Sokin Raises £38m Series B to Cement Its Lead in Global Business Payments
December 1, 2025
Global business payments platform Sokin has secured £38 million in Series B funding, in a round led by US venture firm Prysm Capital. Watershed Ventures joined as a new investor, while existing backers including investment funds managed by Morgan Stanley Expansion Capital and Aurum Partners — alongside strategic angels Gary Marino and Mark Britto, both former PayPal executives — continued their support. The capital lifts Sokin's valuation to $300 million and will be used to deepen global infrastructure, secure new regional licences, and advance the company's embedded finance capabilities.
The problem Sokin addresses is deeply structural.

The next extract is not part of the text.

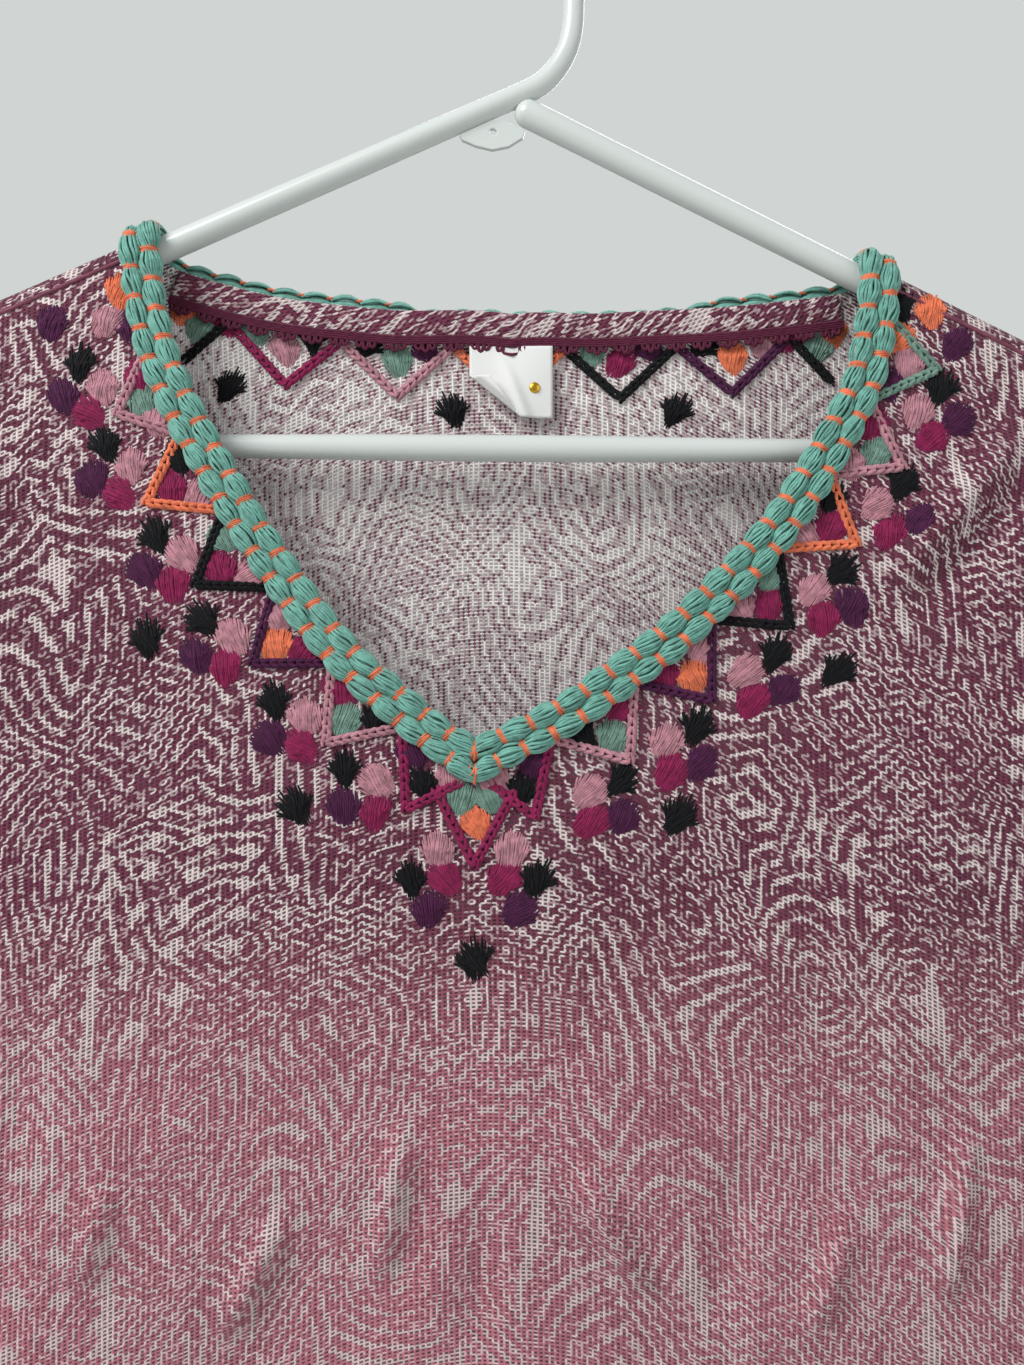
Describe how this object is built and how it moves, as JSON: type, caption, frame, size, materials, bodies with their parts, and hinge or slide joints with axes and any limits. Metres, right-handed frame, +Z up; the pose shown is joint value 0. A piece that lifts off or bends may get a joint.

Cross-border business payments have long been fragmented across multiple banking relationships, currencies, and compliance frameworks, forcing companies to manage accounts payable, receivable, and treasury functions through disconnected systems. For businesses operating across multiple markets, this creates operational drag, foreign exchange costs, and settlement delays that can materially affect cash flow. The global B2B payments market is projected to process $56 trillion in transaction volume by 2030, yet legacy infrastructure still dominates the sector.
Sokin's platform consolidates these functions into a single system, supporting transfers in more than 70 currencies, balance-holding in 26 currencies via multi-currency IBAN and local accounts, and transaction capabilities spanning over 170 countries. Founded in 2019 by CEO Vroon Modgill, the company has spent six years acquiring licences across the UK, Europe, the US, Canada, Australia, and India, and building the banking partnerships required to serve internationally active businesses at scale. Its solutions include both direct enterprise accounts and embedded finance offerings for partners who want to extend payment infrastructure to their own customers.
The Series B follows a year of significant commercial momentum. Sokin reported 100% year-on-year revenue growth and an eightfold increase since 2022 — a combination of growth and profitability described by Morgan Stanley Expansion Capital as exceeding expectations. The company also completed the acquisition of Settle Group in December 2024 and earlier raised $15 million in debt financing from funds managed by BlackRock, underscoring the confidence of institutional capital in its trajectory. Over the next 12 months, Sokin plans to add banking partnerships and licences in Singapore, Mexico, and other target markets across Asia and South America.
For Prysm Capital, the investment fits a stated thesis of backing companies rebuilding core financial infrastructure rather than layering consumer-facing features on top of it. Muhammad Mian, Partner at Prysm, cited Sokin's infrastructure depth and its position in a market with a large, underserved addressable opportunity as key reasons for leading the round. The raise adds to a broader wave of institutional capital flowing into cross-border payments infrastructure across Europe, as businesses increasingly demand unified, real-time solutions for managing global cash flows.